Even if the subtitle suggests more than is delivered, The Aryan Jesus is an exceptionally well-researched book, drawing from a broad range of unpublished and archival materials, many of which have only become available since the fall of the Berlin Wall. Personal interviews, correspondence with the still-living, and Heschel’s mastery of the extant secondary literature on various related topics, moreover, suggest that scholars will have to reckon with this book for some time to come. It will take its place alongside Doris Bergen’s Twisted Cross (University of North Carolina Press, 1996) and Robert Erikson’s Theologians under Hitler (Yale University Press, 1986) as a classic for this period and topic.
But it is more than a scholarly achievement. This is an impassioned book written by the daughter of Abraham Joshua Heschel, one of the twentieth-century’s leading Jewish voices, who fled the Nazi menace when confronted with the very political and intellectual pressures analyzed in this study. At some level then, the book might be regarded as act of filial piety—an attempt, if not to right, then to expose the wrongs of a period which witnessed “the utter collapse of moral compass” (267). Although the book bristles with a spirit of j’accuse, this spirit is never indulged wantonly, but channeled into compelling scholarship that serves high-mindedly moral, not bombastically moralizing, purposes.
Finally, the book should make a welcomed contribution to Jewish-Christian dialogue, albeit one that will prompt some uncomfortable soul-searching among Christians, as the book is unsparing in its contention that an embedded anti-Semitism has long been part and parcel of Christian theology. And even if this did not cause the Holocaust in any simple, connect-the-dots sense, as Heschel recognizes, its nurture of widespread moral torpor toward the Jewish plight cannot be discounted. In particular, the book should prompt Christians to reflect candidly on what a fully post-anti-Semitic Christian theology should look like? Or, from another angle: Can the universalizing claims of Christianity be affirmed while fully acknowledging the haughty supercessionist and often violent, attitudes that Christians have often displayed toward Jews? (see: Robert Spaemann, “Sollten universalistische Religionen auf Mission verzichten?” in Otto Kallscheuer, ed., Das Europa der Religionen. Frankfurt am Main: S. Fischer, 1996: 277–89.)

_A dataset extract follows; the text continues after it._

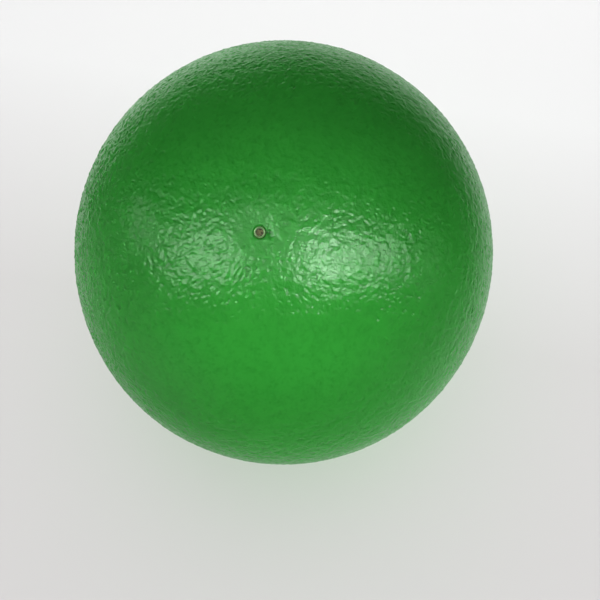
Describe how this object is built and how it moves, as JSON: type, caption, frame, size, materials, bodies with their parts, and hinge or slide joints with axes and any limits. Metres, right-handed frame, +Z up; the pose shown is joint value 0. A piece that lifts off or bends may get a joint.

If anything, perhaps the Institute’s utter disparagement of the Old Testament will prompt Jews and Christians alike to seek succor together in the wisdom of its pages. Given the ineradicable shadow of the Holocaust, which today falls on the children of victim, perpetrator, and bystander alike, perhaps as good a place as any comes from Psalm 130: “Out of the depths I have cried to you, O LORD. Lord hear my voice!” (NRSV). From here, Christian and Jew together might go on to heed the lines of the author’s father: “The world cannot remain in a vacuum. Unless we make it an altar to God, it is invaded by demons” (In: Abraham Joshua Heschel, “No Time for Neutrality,” in Susannah Heschel, ed., Moral Grandeur and Spiritual Audacity: Essays of Abraham Joshua Heschel. New York: Farrar, Straus and Giroux, 1996).
The Aryan Jesus has rendered the world a little less hospitable to the latter.